One not immediately obvious detail completes the impression of warm intimacy: the black cat at the servant’s feet, against the background of her grey dress. Manet had painted animals before, for example, the little dog playing with a ball at Berthe Morisot’s feet in The Balcony, which was reminiscent of the small dogs in Goya’s portraits. But the black cat was to become Manet’s trademark, appearing for the first time in Olympia, where its well-observed attitude was already attracting attention. Mallarmé’s poem, The Afternoon of the Faun, was published in 1876 with illustrations by Manet. That same year Manet completed his striking Portrait of Mallarmé.
Mallarmé and Manet had met several years earlier, probably as early as 1873, when Mallarmé arrived in Paris, and they quickly became friends. In Manet’s portrait, Mallarmé seems older than he actually was at the time (thirty-four). Lying on a sofa, his ever-present cigar in hand, the poet is profoundly pensive. His casual attitude gives the portrait a special intimacy. Manet discovered an admirable colour harmony, a balance between the warm, golden tone of the Japanese fabric in the background and Mallarmé’s marine blue outfit. With his free and loose paint handling Manet gives the final touch to the creation of Mallarmé’s image, an image of a friend and a great poet. The painting is one of Manet’s best portraits.
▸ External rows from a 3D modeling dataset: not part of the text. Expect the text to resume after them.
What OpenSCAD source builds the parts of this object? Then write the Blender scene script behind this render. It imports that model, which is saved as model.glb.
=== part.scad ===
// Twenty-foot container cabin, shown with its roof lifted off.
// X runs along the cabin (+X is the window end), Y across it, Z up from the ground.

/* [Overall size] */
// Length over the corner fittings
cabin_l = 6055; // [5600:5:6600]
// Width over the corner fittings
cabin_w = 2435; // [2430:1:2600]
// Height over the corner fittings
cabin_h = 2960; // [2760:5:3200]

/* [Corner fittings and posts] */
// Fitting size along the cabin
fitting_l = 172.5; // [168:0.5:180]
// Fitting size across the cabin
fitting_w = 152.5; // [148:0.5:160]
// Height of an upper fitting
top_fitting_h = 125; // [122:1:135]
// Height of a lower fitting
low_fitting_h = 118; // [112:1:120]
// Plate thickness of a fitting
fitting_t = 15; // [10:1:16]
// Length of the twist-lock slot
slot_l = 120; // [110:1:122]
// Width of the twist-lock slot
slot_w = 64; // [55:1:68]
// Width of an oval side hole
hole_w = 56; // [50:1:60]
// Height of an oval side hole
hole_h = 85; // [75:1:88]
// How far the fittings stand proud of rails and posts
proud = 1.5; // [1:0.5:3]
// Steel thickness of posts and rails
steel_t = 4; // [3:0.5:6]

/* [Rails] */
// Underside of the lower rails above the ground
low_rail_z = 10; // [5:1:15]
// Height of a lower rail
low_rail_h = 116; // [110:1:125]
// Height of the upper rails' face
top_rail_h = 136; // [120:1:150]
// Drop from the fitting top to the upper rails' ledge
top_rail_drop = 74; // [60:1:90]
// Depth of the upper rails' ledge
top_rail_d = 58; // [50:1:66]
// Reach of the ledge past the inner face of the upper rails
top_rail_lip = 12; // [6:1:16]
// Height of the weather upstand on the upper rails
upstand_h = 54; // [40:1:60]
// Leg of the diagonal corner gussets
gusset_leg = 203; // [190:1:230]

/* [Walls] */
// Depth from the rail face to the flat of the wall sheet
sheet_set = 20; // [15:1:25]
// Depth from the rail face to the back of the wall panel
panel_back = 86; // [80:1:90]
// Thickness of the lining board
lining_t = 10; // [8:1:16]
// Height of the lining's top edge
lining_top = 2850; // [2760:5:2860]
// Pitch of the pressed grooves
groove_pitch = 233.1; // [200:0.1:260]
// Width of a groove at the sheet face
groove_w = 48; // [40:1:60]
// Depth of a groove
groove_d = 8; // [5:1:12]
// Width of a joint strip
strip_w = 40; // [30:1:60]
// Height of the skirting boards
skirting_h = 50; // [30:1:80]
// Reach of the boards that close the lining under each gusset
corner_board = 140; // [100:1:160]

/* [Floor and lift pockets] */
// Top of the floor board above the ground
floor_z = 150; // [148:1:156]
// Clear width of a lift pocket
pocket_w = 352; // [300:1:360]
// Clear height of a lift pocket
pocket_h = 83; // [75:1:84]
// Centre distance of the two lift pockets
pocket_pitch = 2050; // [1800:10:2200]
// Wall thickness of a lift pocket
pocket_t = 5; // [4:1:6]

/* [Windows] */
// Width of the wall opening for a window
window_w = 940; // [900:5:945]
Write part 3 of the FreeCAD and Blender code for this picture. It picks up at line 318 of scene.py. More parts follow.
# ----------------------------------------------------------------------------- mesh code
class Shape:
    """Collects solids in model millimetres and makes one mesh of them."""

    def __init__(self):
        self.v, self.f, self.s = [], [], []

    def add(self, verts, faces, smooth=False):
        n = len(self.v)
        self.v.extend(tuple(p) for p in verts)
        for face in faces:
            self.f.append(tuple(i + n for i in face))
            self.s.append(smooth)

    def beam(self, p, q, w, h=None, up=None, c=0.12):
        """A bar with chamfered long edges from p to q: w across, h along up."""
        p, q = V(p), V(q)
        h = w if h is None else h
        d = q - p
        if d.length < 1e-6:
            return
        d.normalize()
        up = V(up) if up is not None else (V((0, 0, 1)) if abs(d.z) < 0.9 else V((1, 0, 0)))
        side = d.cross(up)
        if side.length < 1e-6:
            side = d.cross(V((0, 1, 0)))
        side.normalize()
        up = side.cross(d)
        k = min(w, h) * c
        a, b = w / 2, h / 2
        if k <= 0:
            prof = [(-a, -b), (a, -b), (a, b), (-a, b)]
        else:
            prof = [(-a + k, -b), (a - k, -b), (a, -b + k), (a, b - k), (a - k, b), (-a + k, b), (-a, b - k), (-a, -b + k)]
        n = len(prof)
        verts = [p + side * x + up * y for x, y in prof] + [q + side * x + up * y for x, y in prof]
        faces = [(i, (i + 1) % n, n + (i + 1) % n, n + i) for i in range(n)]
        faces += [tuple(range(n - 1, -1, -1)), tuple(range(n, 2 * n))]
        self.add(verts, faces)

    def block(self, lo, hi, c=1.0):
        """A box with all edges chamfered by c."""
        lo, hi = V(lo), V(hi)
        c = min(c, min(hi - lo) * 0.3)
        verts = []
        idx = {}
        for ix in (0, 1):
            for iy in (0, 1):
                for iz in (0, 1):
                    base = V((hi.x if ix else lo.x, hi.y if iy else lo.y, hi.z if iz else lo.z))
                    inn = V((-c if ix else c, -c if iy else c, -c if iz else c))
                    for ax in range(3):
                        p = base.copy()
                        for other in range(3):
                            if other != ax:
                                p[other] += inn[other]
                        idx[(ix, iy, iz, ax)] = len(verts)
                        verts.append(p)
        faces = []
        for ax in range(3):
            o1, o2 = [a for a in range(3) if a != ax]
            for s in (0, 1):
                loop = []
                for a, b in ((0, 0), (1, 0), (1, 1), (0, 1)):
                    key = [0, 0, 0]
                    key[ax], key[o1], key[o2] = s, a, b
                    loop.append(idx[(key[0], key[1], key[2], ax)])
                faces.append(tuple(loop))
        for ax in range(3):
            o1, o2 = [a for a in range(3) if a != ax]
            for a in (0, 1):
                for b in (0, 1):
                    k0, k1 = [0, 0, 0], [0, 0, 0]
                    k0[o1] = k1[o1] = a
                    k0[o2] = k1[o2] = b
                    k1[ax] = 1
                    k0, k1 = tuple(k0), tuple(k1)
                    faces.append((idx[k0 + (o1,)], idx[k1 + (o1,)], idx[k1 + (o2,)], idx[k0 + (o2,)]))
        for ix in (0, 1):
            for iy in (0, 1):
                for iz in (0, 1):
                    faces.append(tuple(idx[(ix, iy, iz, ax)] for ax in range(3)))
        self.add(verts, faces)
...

32. Édouard Manet, The Fifer, 1866.
Oil on canvas, 161 × 97 cm.
Musée d’Orsay, Paris.
The portrait of another friend, Théodore Duret, has a more official look. Duret, whom Manet called “the last dandy,” is depicted standing in an elegant outfit, cane in hand. In the painting’s grey-brown colours, contemporaries saw the customary influence of Spanish painting. It may have been intentional: the two men had met during Manet’s trip to Spain in 1865.
Duret, as an art critic was, at first, rather critical of Manet, disconcerted by the artist’s sketch-like pictorial style. Nevertheless, he soon became an ardent admirer, not only of Manet, but of his Impressionist friends, as well. In 1878 he published his first serious work: History of the Impressionist Painters. It was Duret who described Manet’s working method, which he had witnessed in Manet’s studio. Duret had grasped the essential thing about his friend’s work: Manet was born a painter the way one is born with perfect pitch. He saw his future painting in colours the same way Michelangelo felt his yet unformed sculpture in a block of stone. And whatever Manet painted, colour alone was both an end and a means.
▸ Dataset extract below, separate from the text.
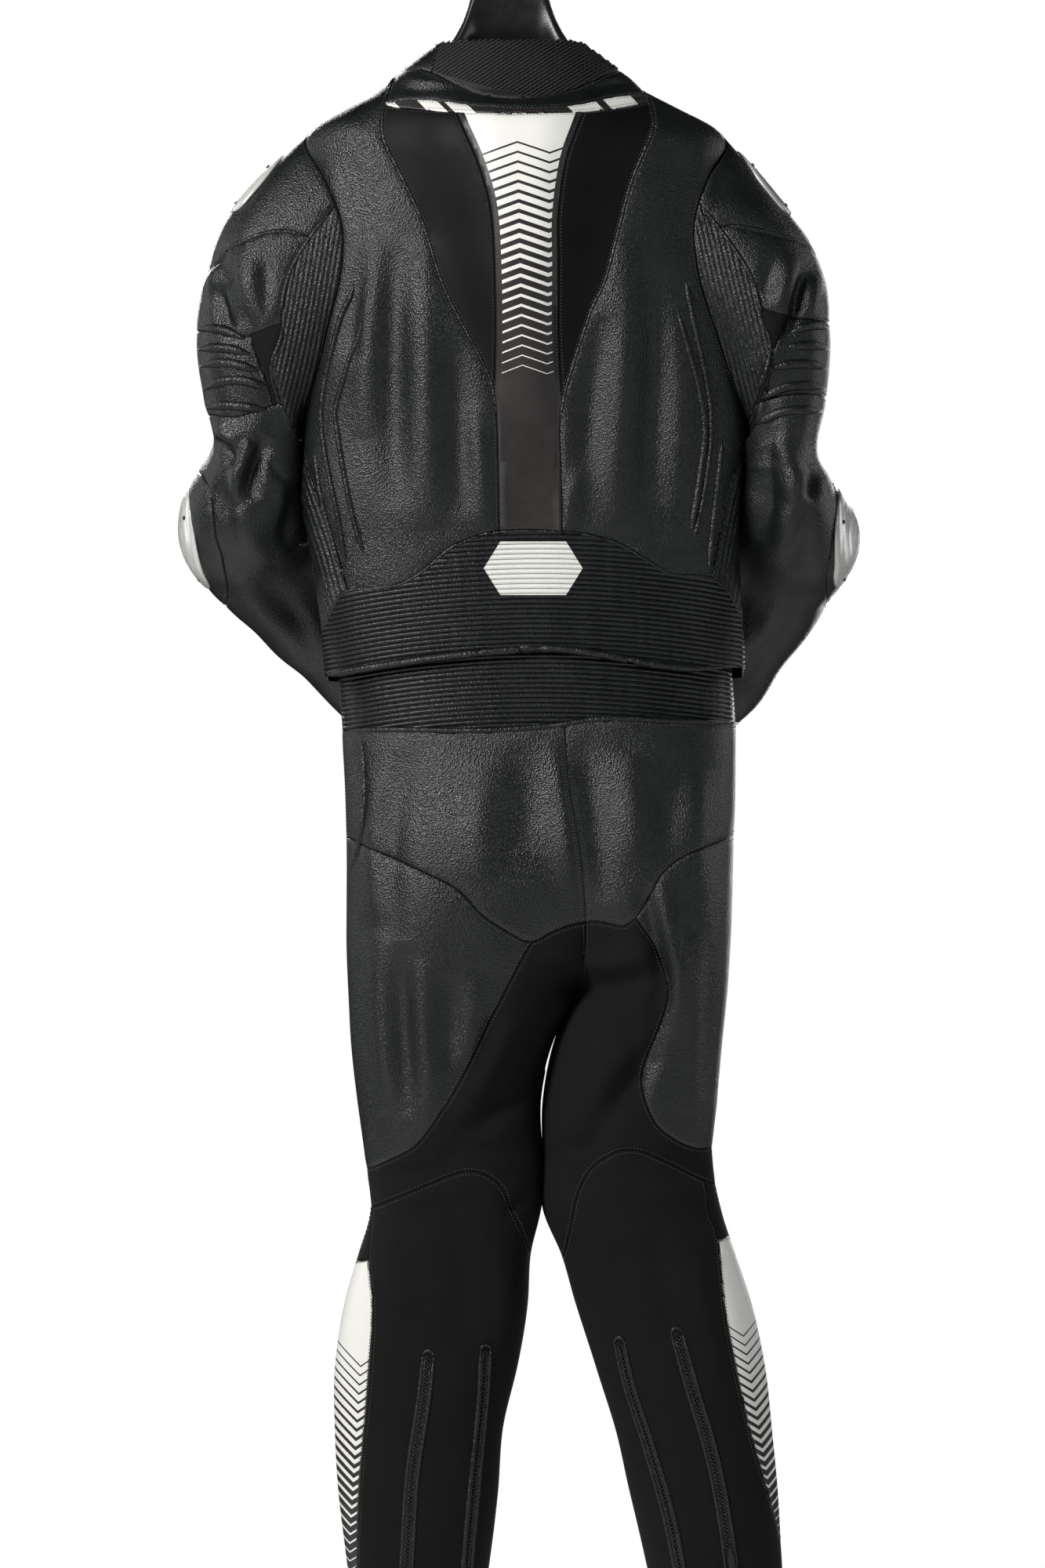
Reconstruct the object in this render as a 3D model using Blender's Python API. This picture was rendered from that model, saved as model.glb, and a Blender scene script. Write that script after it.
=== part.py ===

In Manet’s work it is sometimes difficult to distinguish a portrait from a scene of everyday life, even if one eliminates the instances where Manet asked his friends to pose for paintings, such as Luncheon on the Grass and The Balcony. Manet’s wife, Suzanne Leenhoff, appears in his canvases seated at the piano. Manet had learned to be aware of those times she gave music lessons to him and his brothers. Suzanne posed, alone or with Léon, in the setting of their apartment or on the beaches of northern France.
Manet was never indifferent to feminine charm. In the early 1880s he was commissioned by his friend Antonin Proust to paint portrait-panels symbolising the four seasons. For Spring (location unknown), he chose the beautiful actress Jeanne Demarsi; for Autumn, he chose Méry Laurent. An especially warm friendship developed between the painter and this model. Méry Laurent was a Parisian demimondaine. The first time she visited Manet’s studio was in 1876. The painter had been seduced by her elegance and smile, and especially by her pink complexion combined with her dark blonde hair.
At the same time, he worked on portraits of men, among them the Portrait of Georges Clemenceau at the Tribune painted in 1880. The painter and his model were connected through the many friends they shared. Manet did more than one portrait of his friend from childhood and youth, Antonin Proust, who had given him wonderful memories. The portrait of legendary journalist Henri Rochefort (Hamburg, Kunsthalle) was notable for its unusual emotional resonance.
Manet revealed himself to be no less demanding when it was a matter of his own appearance. He started painting self-portraits late, in the 1870s, “at the very moment when he was at the peak of his career,” wrote Théodore Duret. In his best Self-Portrait with a Palette (New York, private collection), he depicts himself, as did Velázquez and Rembrandt, examining the expression of his own face. But this was very late in his career, only a few years before his death, after Manet had endured the difficult experience of the war and the Commune.